◆ REQUIRED WORK ◆
Find the word "hinge" in the material below and gather every line that contains it.

◆ MATERIAL PROVIDED ◆
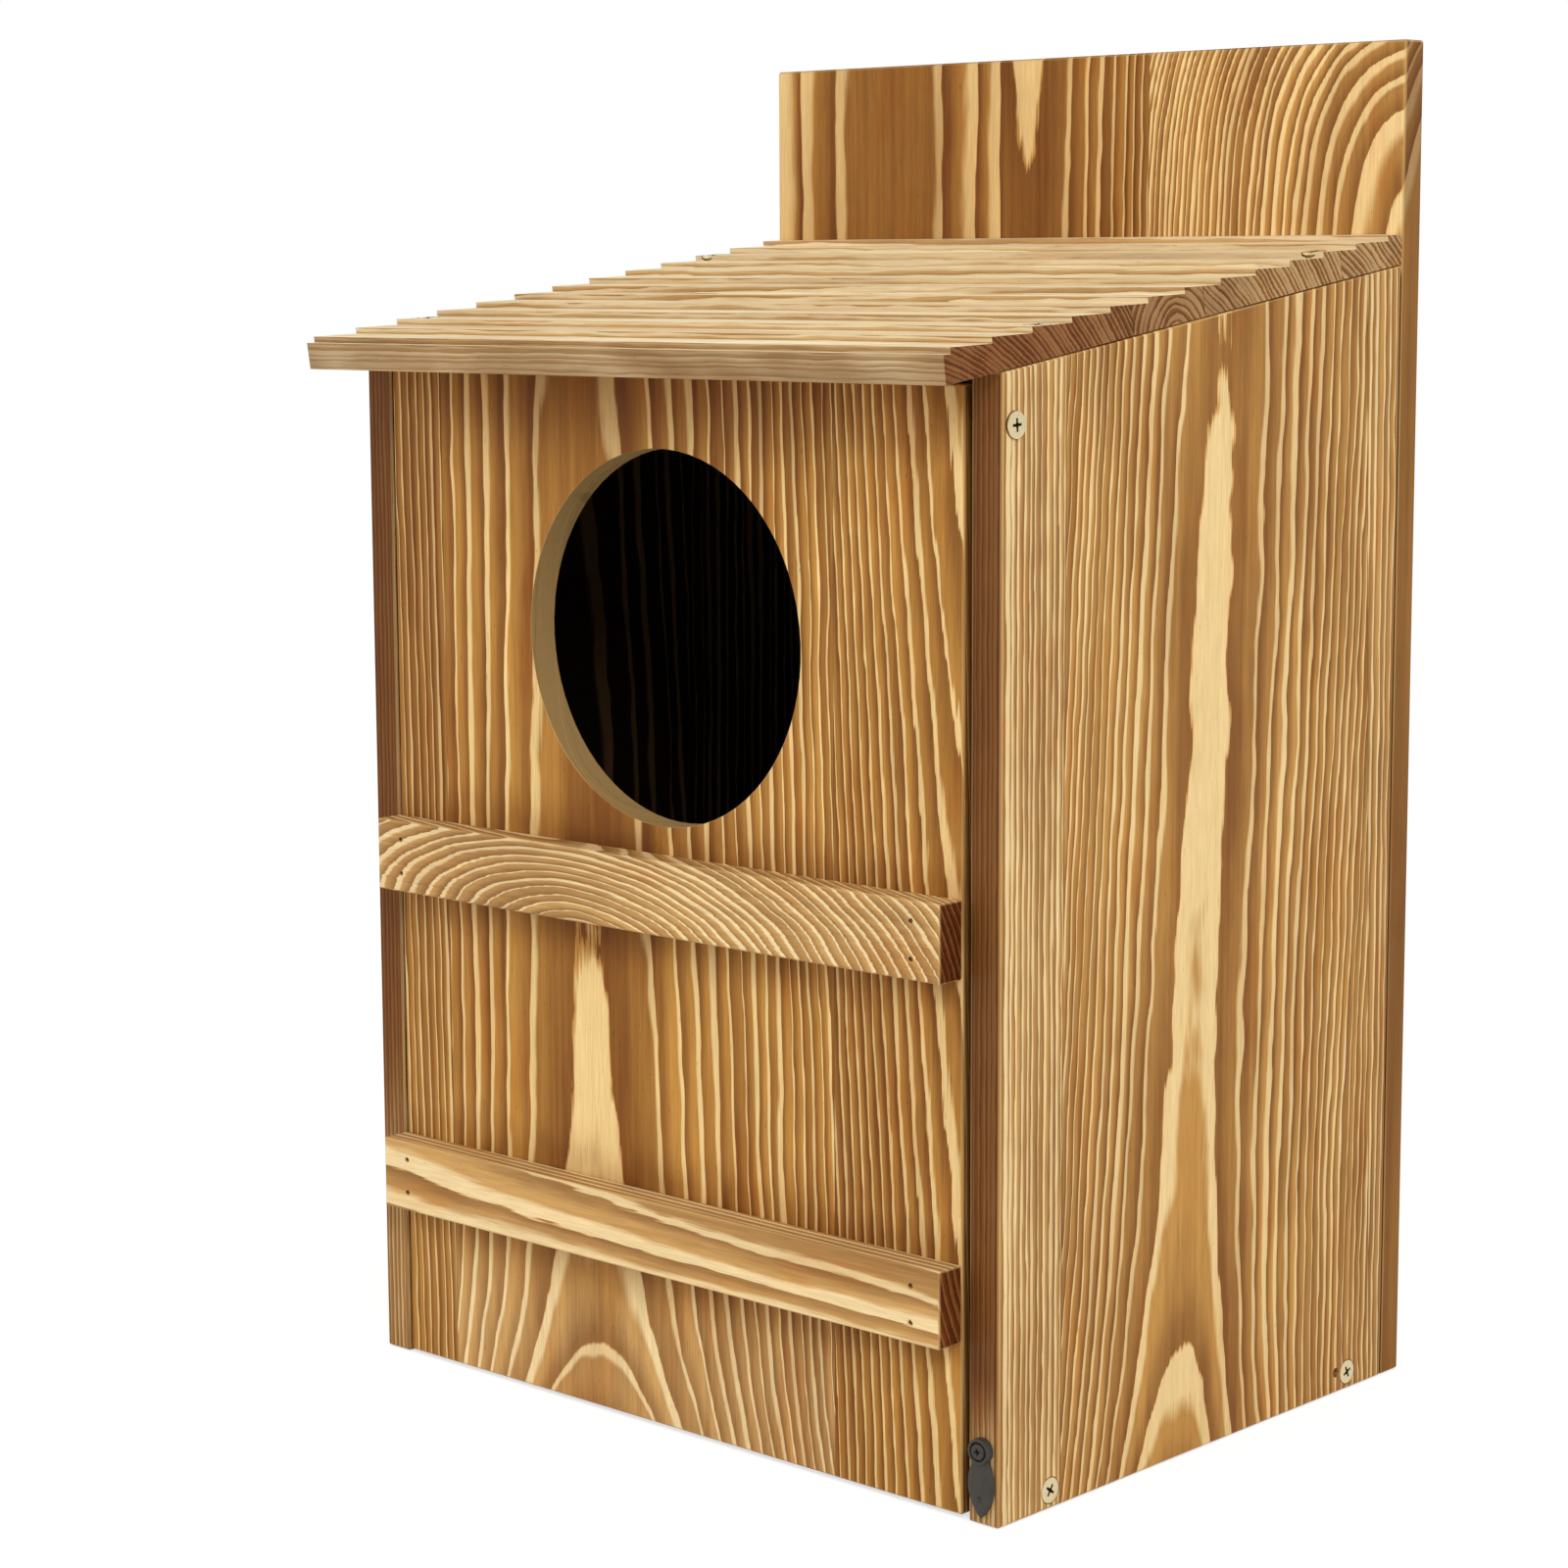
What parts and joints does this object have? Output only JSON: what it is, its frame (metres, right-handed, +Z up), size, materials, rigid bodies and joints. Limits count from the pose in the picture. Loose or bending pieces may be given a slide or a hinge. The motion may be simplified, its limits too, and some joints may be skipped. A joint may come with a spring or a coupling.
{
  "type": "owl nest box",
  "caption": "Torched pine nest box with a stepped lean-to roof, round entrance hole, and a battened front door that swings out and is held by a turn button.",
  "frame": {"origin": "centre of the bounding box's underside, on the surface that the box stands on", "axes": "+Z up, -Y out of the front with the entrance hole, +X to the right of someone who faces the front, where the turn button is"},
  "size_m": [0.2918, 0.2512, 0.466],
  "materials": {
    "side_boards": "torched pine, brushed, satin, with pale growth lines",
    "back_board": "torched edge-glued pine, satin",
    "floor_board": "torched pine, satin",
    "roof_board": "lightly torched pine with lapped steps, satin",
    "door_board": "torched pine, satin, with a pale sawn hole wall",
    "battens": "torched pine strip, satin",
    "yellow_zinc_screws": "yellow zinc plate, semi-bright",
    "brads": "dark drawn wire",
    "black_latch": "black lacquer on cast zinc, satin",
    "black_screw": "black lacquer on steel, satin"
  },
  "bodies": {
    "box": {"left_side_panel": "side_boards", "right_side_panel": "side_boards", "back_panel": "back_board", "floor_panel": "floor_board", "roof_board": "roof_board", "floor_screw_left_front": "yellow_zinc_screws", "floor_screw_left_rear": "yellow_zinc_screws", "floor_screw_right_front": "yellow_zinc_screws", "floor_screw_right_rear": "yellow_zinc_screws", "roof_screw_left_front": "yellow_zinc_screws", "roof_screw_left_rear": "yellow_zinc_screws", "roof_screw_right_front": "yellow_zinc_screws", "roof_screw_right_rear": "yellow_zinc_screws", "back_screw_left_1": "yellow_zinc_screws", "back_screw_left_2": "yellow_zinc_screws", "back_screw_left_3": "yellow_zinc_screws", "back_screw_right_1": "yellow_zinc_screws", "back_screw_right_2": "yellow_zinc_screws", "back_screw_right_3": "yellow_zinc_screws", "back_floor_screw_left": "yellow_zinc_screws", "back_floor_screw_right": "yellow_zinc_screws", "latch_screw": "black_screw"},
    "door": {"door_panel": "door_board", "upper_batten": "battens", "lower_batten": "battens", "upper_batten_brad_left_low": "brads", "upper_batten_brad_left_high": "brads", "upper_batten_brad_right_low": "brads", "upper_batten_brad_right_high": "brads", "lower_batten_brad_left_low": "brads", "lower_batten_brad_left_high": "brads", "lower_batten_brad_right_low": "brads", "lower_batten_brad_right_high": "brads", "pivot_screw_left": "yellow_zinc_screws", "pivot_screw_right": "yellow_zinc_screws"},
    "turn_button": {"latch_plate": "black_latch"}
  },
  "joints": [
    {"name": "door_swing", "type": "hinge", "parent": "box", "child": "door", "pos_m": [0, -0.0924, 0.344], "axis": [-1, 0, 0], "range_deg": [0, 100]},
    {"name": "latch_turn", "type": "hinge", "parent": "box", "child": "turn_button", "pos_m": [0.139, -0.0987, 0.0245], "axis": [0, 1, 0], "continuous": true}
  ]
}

◆ SOLUTION FOR THIS TASK ◆
What parts and joints does this object have? Output only JSON: what it is, its frame (metres, right-handed, +Z up), size, materials, rigid bodies and joints. Limits count from the pose in the picture. Loose or bending pieces may be given a slide or a hinge. The motion may be simplified, its limits too, and some joints may be skipped. A joint may come with a spring or a coupling.
    {"name": "door_swing", "type": "hinge", "parent": "box", "child": "door", "pos_m": [0, -0.0924, 0.344], "axis": [-1, 0, 0], "range_deg": [0, 100]},
    {"name": "latch_turn", "type": "hinge", "parent": "box", "child": "turn_button", "pos_m": [0.139, -0.0987, 0.0245], "axis": [0, 1, 0], "continuous": true}